WHAT YOU HAVE TO DO>
Each entry below is to be printed verbatim.

#### PROVIDED MATERIAL ####

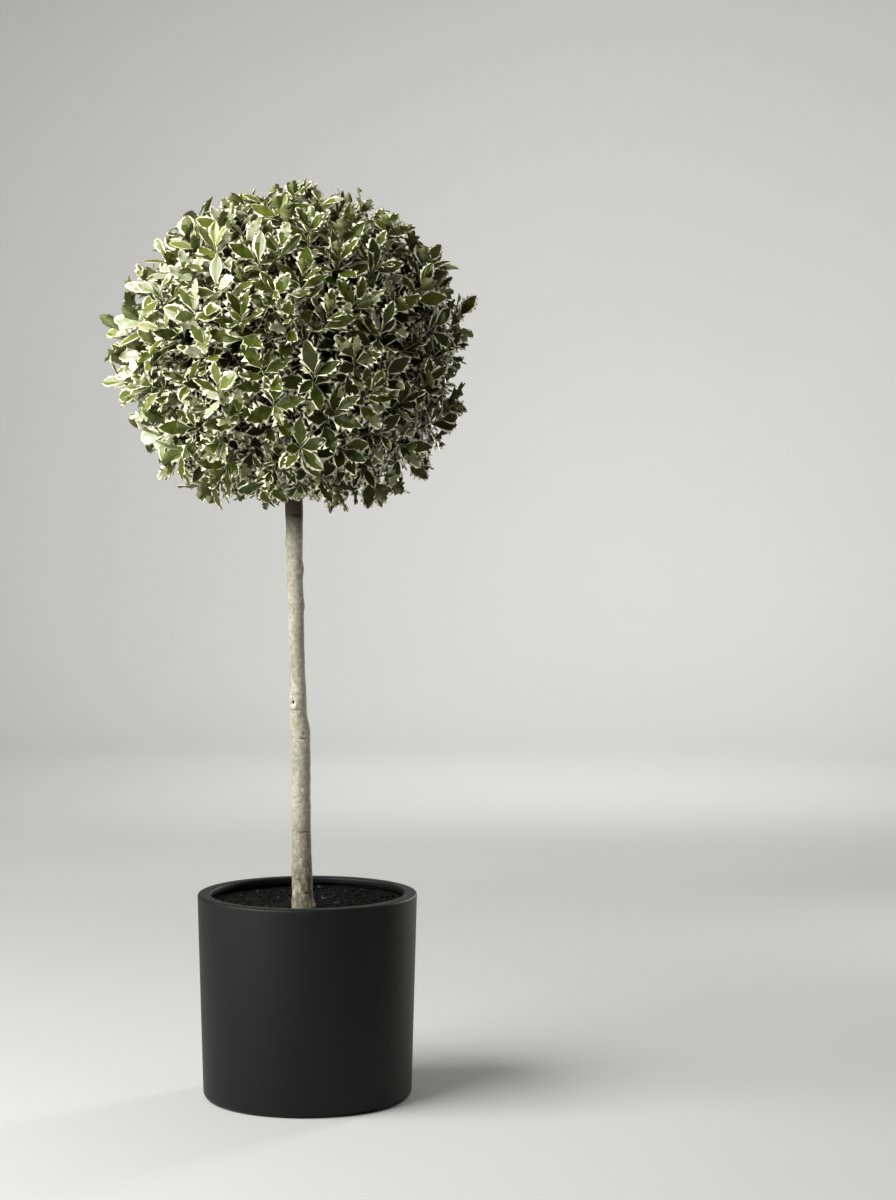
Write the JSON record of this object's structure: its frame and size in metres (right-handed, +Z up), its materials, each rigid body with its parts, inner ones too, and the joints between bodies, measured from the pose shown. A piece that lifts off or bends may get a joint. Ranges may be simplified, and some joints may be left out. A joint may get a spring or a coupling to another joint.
{
  "type": "potted variegated holly topiary, ball on a clear stem",
  "caption": "Clipped ball of variegated holly on a slim clear stem, standing in a round matt black planter.",
  "frame": {"origin": "middle of the flat underside of the planter, where it stands on the ground", "axes": "+Z up along the stem, +X to the right as seen from the front, +Y away from the front"},
  "size_m": [0.7043, 0.7063, 1.7819],
  "materials": {
    "pot": "satin",
    "potting_mix": "matte",
    "bark": "matte",
    "foliage": "satin"
  },
  "bodies": {
    "root": {"pot": "pot", "potting_mix": "potting_mix", "stem": "bark", "leader": "bark", "bough_upper_1": "bark", "bough_upper_2": "bark", "bough_upper_3": "bark", "bough_upper_4": "bark", "bough_upper_5": "bark", "bough_lower_1": "bark", "bough_lower_2": "bark", "bough_lower_3": "bark", "bough_lower_4": "bark", "bough_lower_5": "bark", "foliage_top": "foliage", "foliage_upper_1": "foliage", "foliage_upper_2": "foliage", "foliage_upper_3": "foliage", "foliage_upper_4": "foliage", "foliage_upper_5": "foliage", "foliage_lower_1": "foliage", "foliage_lower_2": "foliage", "foliage_lower_3": "foliage", "foliage_lower_4": "foliage", "foliage_lower_5": "foliage"}
  },
  "joints": []
}
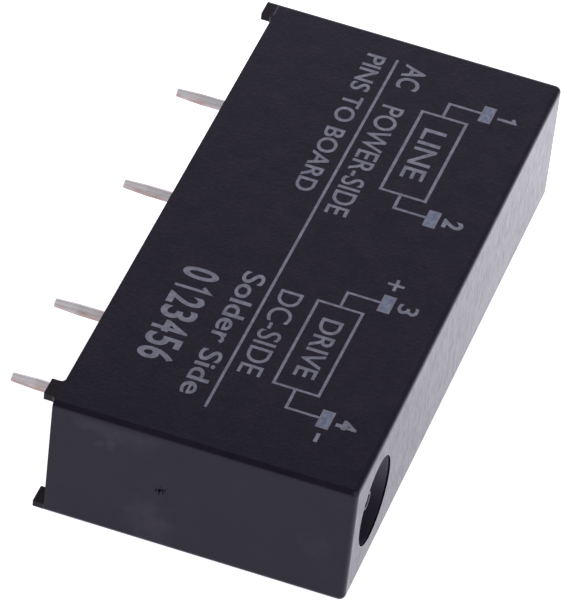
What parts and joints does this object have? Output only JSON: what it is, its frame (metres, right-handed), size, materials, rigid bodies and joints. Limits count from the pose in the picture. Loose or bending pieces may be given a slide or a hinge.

####

TASK RESPONSE>
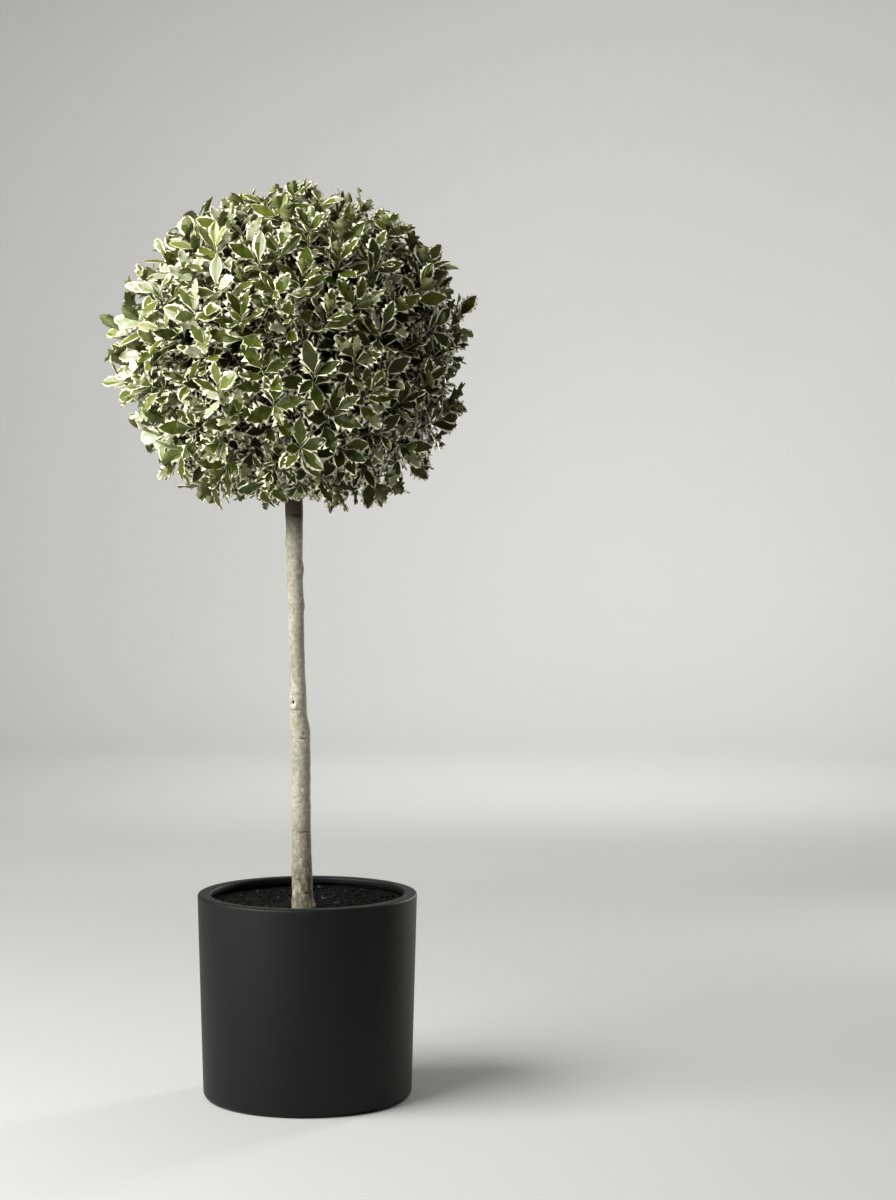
Write the JSON record of this object's structure: its frame and size in metres (right-handed, +Z up), its materials, each rigid body with its parts, inner ones too, and the joints between bodies, measured from the pose shown. A piece that lifts off or bends may get a joint. Ranges may be simplified, and some joints may be left out. A joint may get a spring or a coupling to another joint.
{
  "type": "potted variegated holly topiary, ball on a clear stem",
  "caption": "Clipped ball of variegated holly on a slim clear stem, standing in a round matt black planter.",
  "frame": {"origin": "middle of the flat underside of the planter, where it stands on the ground", "axes": "+Z up along the stem, +X to the right as seen from the front, +Y away from the front"},
  "size_m": [0.7043, 0.7063, 1.7819],
  "materials": {
    "pot": "satin",
    "potting_mix": "matte",
    "bark": "matte",
    "foliage": "satin"
  },
  "bodies": {
    "root": {"pot": "pot", "potting_mix": "potting_mix", "stem": "bark", "leader": "bark", "bough_upper_1": "bark", "bough_upper_2": "bark", "bough_upper_3": "bark", "bough_upper_4": "bark", "bough_upper_5": "bark", "bough_lower_1": "bark", "bough_lower_2": "bark", "bough_lower_3": "bark", "bough_lower_4": "bark", "bough_lower_5": "bark", "foliage_top": "foliage", "foliage_upper_1": "foliage", "foliage_upper_2": "foliage", "foliage_upper_3": "foliage", "foliage_upper_4": "foliage", "foliage_upper_5": "foliage", "foliage_lower_1": "foliage", "foliage_lower_2": "foliage", "foliage_lower_3": "foliage", "foliage_lower_4": "foliage", "foliage_lower_5": "foliage"}
  },
  "joints": []
}
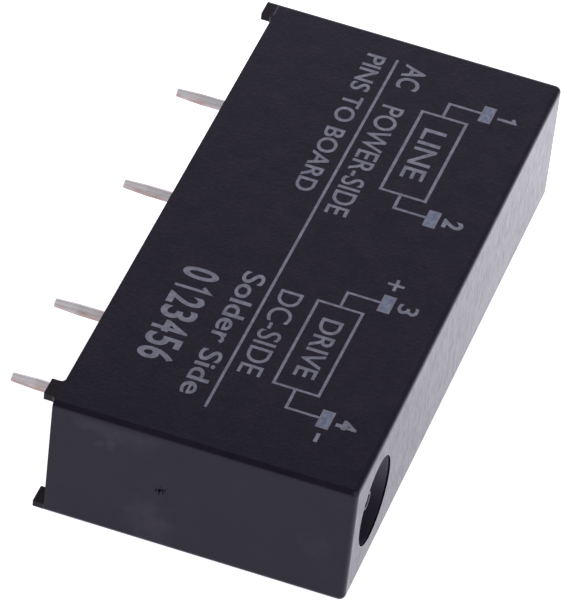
What parts and joints does this object have? Output only JSON: what it is, its frame (metres, right-handed), size, materials, rigid bodies and joints. Limits count from the pose in the picture. Loose or bending pieces may be given a slide or a hinge.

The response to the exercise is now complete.